Here’s a detailed RCA report showing how Coroot analyzed this anomaly. It might look complex, but it’s useful as evidence, making it easy to cross-check the relevant anomalies.

Notes on CPU Scheduling in Linux and Kubernetes
CPU scheduling in Linux is managed by the Completely Fair Scheduler (CFS), which distributes CPU time among processes based on priority and fairness. In a Kubernetes cluster, this determines how containers share CPU on a node.
Kubernetes interacts with Linux scheduling through CPU requests and limits:
- CPU Requests affect process weight in CFS, giving higher-requested pods more CPU time.
- CPU Limits set a hard cap, causing throttling if exceeded.
- Without CPU limits, processes can use extra CPU if available, but lower-priority workloads may suffer.
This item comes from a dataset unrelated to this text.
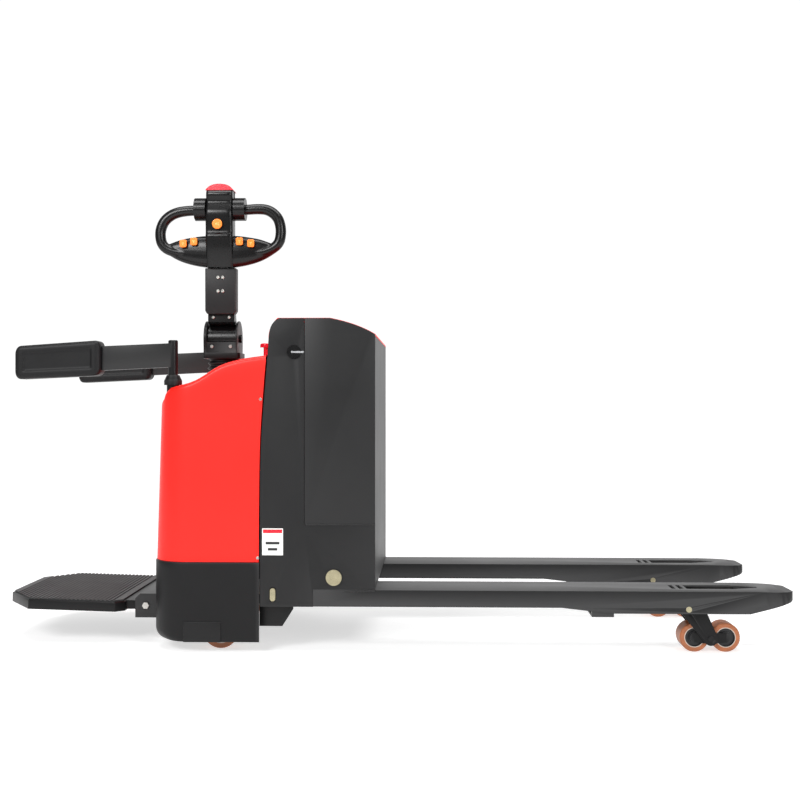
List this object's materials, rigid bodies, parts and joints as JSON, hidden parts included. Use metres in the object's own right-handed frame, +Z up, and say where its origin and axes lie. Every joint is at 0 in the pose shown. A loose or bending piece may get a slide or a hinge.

In our case, we set a high CPU request for the cpu-stress app, which gave it priority over other workloads, leading to performance degradation in our applications. Try running the same job without a CPU request, and you'll see that it has no impact on application performance.
Conclusion
This experiment shows how a single CPU-intensive workload can disrupt service performance, causing higher latency and errors. Because the cpu-stress app had a high CPU request, it took priority over other workloads, leading to resource contention and slowdowns.
With Coroot’s AI-powered root cause analysis, we quickly identified the issue, traced its impact, and found ways to fix it. This highlights the importance of setting the right CPU requests and limits, keeping an eye on resource usage, and catching issues early to keep your system running smoothly.